Senate President Vicente Sotto III said Wednesday he will push for a reenacted budget for 2019 because he was “sick and tired of the allegations” in the proposed P3.7-trillion national budget.
Sotto said he will ask Senator Loren Legarda, the head of the Senate’s finance committee, to withdraw the Senate version of the General Appropriations Bill.
“Considering the numerous allegations being leveled at the 2019 budget both from the HOR [House of Representatives] and the Senate, I will propose to Senator Loren, as chair of the finance committee, to withdraw the Senate GAB version and go for a reenacted budget,” Sotto told reporters.
“I hope that will erase all doubts and allegations of pork and other so-called insertions in the budget. I’m sick and tired of the allegations.”
In other developments:
• Speaker Gloria Macapagal Arroyo on Wednesday said the Senate should also be transparent in its “institutional amendments” now that the senators had admitted having “amended” or changed some parts of the proposed 2019 national budget “upon the request” of certain agencies.
“Of course we want to have it [2019 General Appropriations Act] come out before it’s too late.
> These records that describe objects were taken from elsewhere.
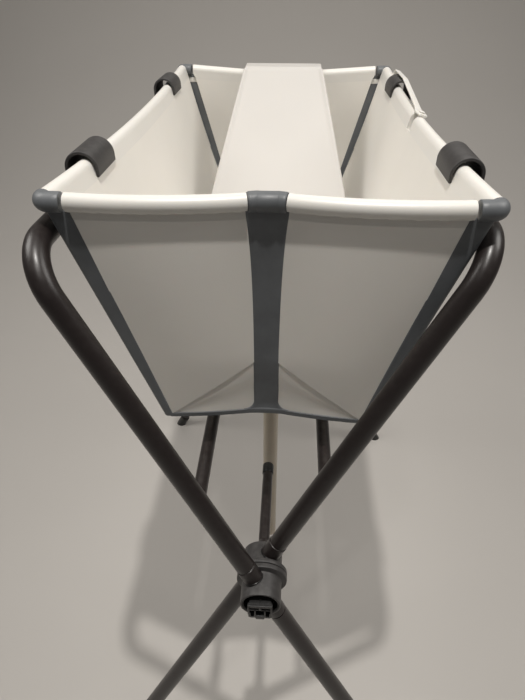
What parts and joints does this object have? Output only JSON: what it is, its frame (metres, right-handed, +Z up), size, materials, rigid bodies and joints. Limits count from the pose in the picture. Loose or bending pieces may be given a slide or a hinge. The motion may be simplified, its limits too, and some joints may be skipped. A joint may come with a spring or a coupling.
{
  "type": "folding baby bath on a stand",
  "caption": "Foldable baby bath with soft grey corner strips, a newborn support and a drain hose, held by its rims on a crossed-leg folding stand of dark tube.",
  "frame": {"origin": "on the floor, under the middle of the bath", "axes": "+Z up; +Y along the bath, from the end with the release button to the end with the newborn support; +X to the side with the folding strap"},
  "size_m": [0.6698, 1.0122, 1.1004],
  "materials": {
    "tube_paint": "satin warm dark grey powder coat",
    "axle_steel": "satin",
    "hub_grey": "satin moulded dark grey",
    "hook_grey": "satin moulded dark grey",
    "button_black": "matte moulded black",
    "foot_black": "matte",
    "panel_white": "fine matte grain, warm white",
    "support_white": "satin white",
    "strap_white": "satin white",
    "soft_grey": "satin soft moulded grey",
    "gusset_grey": "thin matte soft sheet",
    "plug_grey": "satin",
    "drain_grey": "satin",
    "hose_beige": "translucent satin"
  },
  "bodies": {
    "core": {"axle_front": "axle_steel", "axle_rear": "axle_steel", "collar_rear": "axle_steel", "stub_rod": "tube_paint", "stub_cap": "foot_black"},
    "centre_front": {"centre_front": "soft_grey"},
    "centre_rear": {"centre_rear": "soft_grey"},
    "frame_a": {"upper_tube_a": "tube_paint", "leg_front_a": "tube_paint", "leg_rear_a": "tube_paint", "foot_front_a": "foot_black", "foot_rear_a": "foot_black", "cross_bar_a": "tube_paint", "hub_outer_a": "hub_grey", "hub_inner_a": "hub_grey", "hook_front_a": "hook_grey", "hook_rear_a": "hook_grey", "side_panel_a": "panel_white", "corner_front_a": "soft_grey", "corner_rear_a": "soft_grey"},
    "frame_b": {"upper_tube_b": "tube_paint", "leg_front_b": "tube_paint", "leg_rear_b": "tube_paint", "foot_front_b": "foot_black", "foot_rear_b": "foot_black", "cross_bar_b": "tube_paint", "hub_outer_b": "hub_grey", "hub_inner_b": "hub_grey", "hook_front_b": "hook_grey", "hook_rear_b": "hook_grey", "side_panel_b": "panel_white", "hub_cap": "hub_grey", "clasp_pin": "hook_grey", "corner_front_b": "soft_grey", "corner_rear_b": "soft_grey"},
    "end_front_a": {"end_front_a": "panel_white", "gusset_front_a": "gusset_grey"},
    "end_front_b": {"end_front_b": "panel_white", "gusset_front_b": "gusset_grey"},
    "end_rear_a": {"end_rear_a": "panel_white", "gusset_rear_a": "gusset_grey"},
    "end_rear_b": {"end_rear_b": "panel_white", "gusset_rear_b": "gusset_grey"},
    "floor_a": {"floor_a": "panel_white"},
    "floor_b": {"floor_b": "panel_white"},
    "drain": {"drain_fitting": "drain_grey", "drain_nut": "drain_grey", "floor_strip": "gusset_grey", "hose_cuff": "drain_grey", "hose": "hose_beige"},
    "plug": {"drain_plug": "plug_grey"},
    "support": {"newborn_support": "support_white"},
    "button": {"release_button": "button_black"},
    "strap": {"clasp_strap": "strap_white"}
  },
  "joints": [
    {"name": "fold_a", "type": "hinge", "parent": "core", "child": "frame_a", "pos_m": [0, 0, 0.652], "axis": [0, 1, 0], "range_deg": [0, 10], "deforming": ["gusset_front_a", "gusset_front_b", "gusset_rear_a", "gusset_rear_b", "corner_front_a", "corner_front_b", "corner_rear_a", "corner_rear_b", "centre_front", "centre_rear", "floor_strip"]},
    {"name": "fold_b", "type": "hinge", "parent": "core", "child": "frame_b", "pos_m": [0, 0, 0.652], "axis": [0, -1, 0], "range_deg": [0, 10]},
    {"name": "turn_front_a", "type": "hinge", "parent": "frame_a", "child": "end_front_a", "pos_m": [-0.17, -0.332, 1.083], "axis": [-0.2587, 0, 0.966], "range_deg": [0, 54.86]},
    {"name": "turn_front_b", "type": "hinge", "parent": "frame_b", "child": "end_front_b", "pos_m": [0.17, -0.332, 1.083], "axis": [-0.2587, 0, -0.966], "range_deg": [0, 54.86]},
    {"name": "turn_rear_a", "type": "hinge", "parent": "frame_a", "child": "end_rear_a", "pos_m": [-0.17, 0.332, 1.083], "axis": [0.2587, 0, -0.966], "range_deg": [0, 54.86]},
    {"name": "turn_rear_b", "type": "hinge", "parent": "frame_b", "child": "end_rear_b", "pos_m": [0.17, 0.332, 1.083], "axis": [0.2587, 0, 0.966], "range_deg": [0, 54.86]},
    {"name": "floor_drop_a", "type": "hinge", "parent": "frame_a", "child": "floor_a", "pos_m": [-0.108, 0, 0.845], "axis": [0, 1, 0], "range_deg": [0, 43.7]},
    {"name": "floor_drop_b", "type": "hinge", "parent": "frame_b", "child": "floor_b", "pos_m": [0.108, 0, 0.845], "axis": [0, -1, 0], "range_deg": [0, 43.7]},
    {"name": "lean_front", "type": "hinge", "parent": "core", "child": "centre_front", "pos_m": [0, -0.3101, 0.5018], "axis": [-1, 0, 0], "range_deg": [0, 11.25]},
    {"name": "lean_rear", "type": "hinge", "parent": "core", "child": "centre_rear", "pos_m": [0, 0.3101, 0.5018], "axis": [1, 0, 0], "range_deg": [0, 11.25]},
    {"name": "drain_drop", "type": "slide", "parent": "core", "child": "drain", "axis": [0, 0, -1], "range_m": [0, 0.055]},
    {"name": "plug_lift", "type": "slide", "parent": "drain", "child": "plug", "axis": [0, 0, 1], "range_m": [0, 0.015]},
    {"name": "support_lift", "type": "slide", "parent": "core", "child": "support", "axis": [0, 0, 1], "range_m": [0, 0.36]},
    {"name": "button_press", "type": "slide", "parent": "frame_a", "child": "button", "axis": [0, 1, 0], "range_m": [0, 0.0055], "stiffness_N_per_m": 600, "springref_m": -0.002},
    {"name": "strap_swing", "type": "hinge", "parent": "frame_b", "child": "strap", "pos_m": [0.187, 0, 1.083], "axis": [0.3067, 0, 0.9518], "range_deg": [0, 90]}
  ],
  "couplings": [
    {"joint": "fold_b", "follows": "fold_a", "ratio": 1},
    {"joint": "turn_front_a", "follows": "fold_a", "ratio": 5.486},
    {"joint": "turn_front_b", "follows": "fold_a", "ratio": 5.486},
    {"joint": "turn_rear_a", "follows": "fold_a", "ratio": 5.486},
    {"joint": "turn_rear_b", "follows": "fold_a", "ratio": 5.486},
    {"joint": "lean_front", "follows": "fold_a", "ratio": 1.123},
    {"joint": "lean_rear", "follows": "fold_a", "ratio": 1.123},
    {"joint": "floor_drop_a", "follows": "fold_a", "ratio": 4.37},
    {"joint": "floor_drop_b", "follows": "fold_a", "ratio": 4.37},
    {"joint": "drain_drop", "follows": "fold_a", "m_per_rad": 0.31455},
    {"joint": "support_lift", "follows": "fold_a", "m_per_rad": 2.0615}
  ]
}
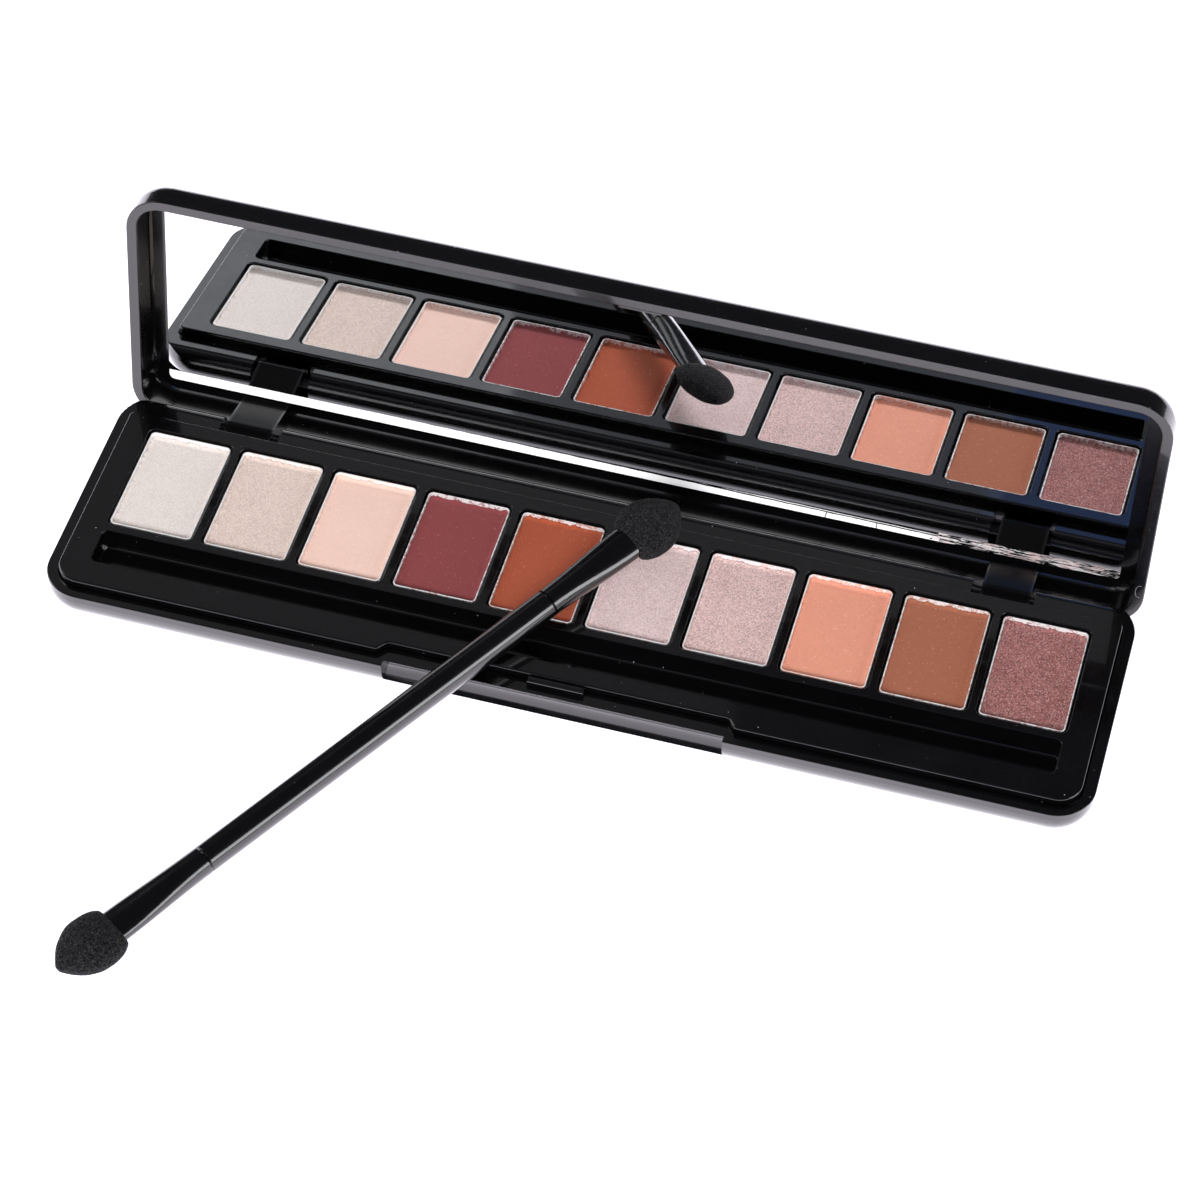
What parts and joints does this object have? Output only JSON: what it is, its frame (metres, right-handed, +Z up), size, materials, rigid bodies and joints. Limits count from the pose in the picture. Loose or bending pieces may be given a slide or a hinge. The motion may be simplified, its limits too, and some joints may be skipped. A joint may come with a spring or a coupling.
{
  "type": "eyeshadow palette",
  "caption": "Slim hinged eyeshadow palette with a row of pressed-powder pans, applicator trough, mirror lid and a double-ended sponge applicator.",
  "frame": {"origin": "centre of the underside of the base", "axes": "+X along the palette to its right-hand end, +Y from the front edge to the hinge, +Z up"},
  "size_m": [0.1718, 0.1239, 0.047],
  "materials": {
    "case_black": "polished black",
    "tray_black": "polished black",
    "pan_tin": "bright pressed",
    "glue": "dried glue",
    "pin_steel": "black oxide",
    "mirror": "silvered",
    "mirror_edge": "bright ground edge",
    "tape": "double-sided tape",
    "applicator_black": "polished black",
    "foam": "open-cell latex foam",
    "shade_01": "pearl white shimmer pressed powder",
    "shade_02": "champagne shimmer pressed powder",
    "shade_03": "light peach matte pressed powder",
    "shade_04": "burgundy matte pressed powder",
    "shade_05": "brick matte pressed powder",
    "shade_06": "lilac pink shimmer pressed powder",
    "shade_07": "taupe pink shimmer pressed powder",
    "shade_08": "coral matte pressed powder",
    "shade_09": "caramel matte pressed powder",
    "shade_10": "mauve shimmer pressed powder"
  },
  "bodies": {
    "base": {"base_shell": "case_black", "pan_tray": "tray_black", "pan_01": "pan_tin", "pan_02": "pan_tin", "pan_03": "pan_tin", "pan_04": "pan_tin", "pan_05": "pan_tin", "pan_06": "pan_tin", "pan_07": "pan_tin", "pan_08": "pan_tin", "pan_09": "pan_tin", "pan_10": "pan_tin", "powder_01": "shade_01", "powder_02": "shade_02", "powder_03": "shade_03", "powder_04": "shade_04", "powder_05": "shade_05", "powder_06": "shade_06", "powder_07": "shade_07", "powder_08": "shade_08", "powder_09": "shade_09", "powder_10": "shade_10", "pan_glue": "glue", "catch_nub": "case_black", "hinge_pin_right": "pin_steel", "hinge_pin_left": "pin_steel"},
    "lid": {"lid_shell": "case_black", "mirror_glass": "mirror", "mirror_edge_strip": "mirror_edge", "mirror_tape": "tape"},
    "applicator": {"applicator_handle": "applicator_black", "ferrule_upper": "applicator_black", "ferrule_lower": "applicator_black", "sponge_tip_upper": "foam", "sponge_tip_lower": "foam"}
  },
  "joints": [
    {"name": "lid_hinge", "type": "hinge", "parent": "base", "child": "lid", "pos_m": [0, 0.02036, 0.00441], "axis": [1, 0, 0], "range_deg": [0, 96.8]},
    {"name": "applicator_slide", "type": "slide", "parent": "base", "child": "applicator", "axis": [0, -1, 0], "range_m": [0, 0.06]}
  ],
  "couplings": [
    {"joint": "applicator_slide", "follows": "lid_hinge", "m_per_rad": 0.03548}
  ]
}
I think you have read in the newspapers that the Senate owned up to P200 billion in their [senators’] own amendments. So that has to be sorted out between the House and the Senate,” Arroyo told reporters. With Maricel V. Cruz
• Camarines Sur Rep. Rolando Andaya Jr., chairman of the House committee on appropriations, expressed optimism that the senators will give in to the demand of the House leadership for a more transparent budget by itemizing the proposed P190-billion funds, which to Andaya were “pork funds.”
A reenacted budget means the government will operate using the general appropriations law of the previous year.
The 1987 Constitution says “If, by the end of any fiscal year, the Congress shall have failed to pass the general appropriations bill for the ensuing fiscal year, the general appropriations law for the preceding fiscal year shall be deemed reenacted and shall remain in force and effect until the general appropriations bill is passed by the Congress.”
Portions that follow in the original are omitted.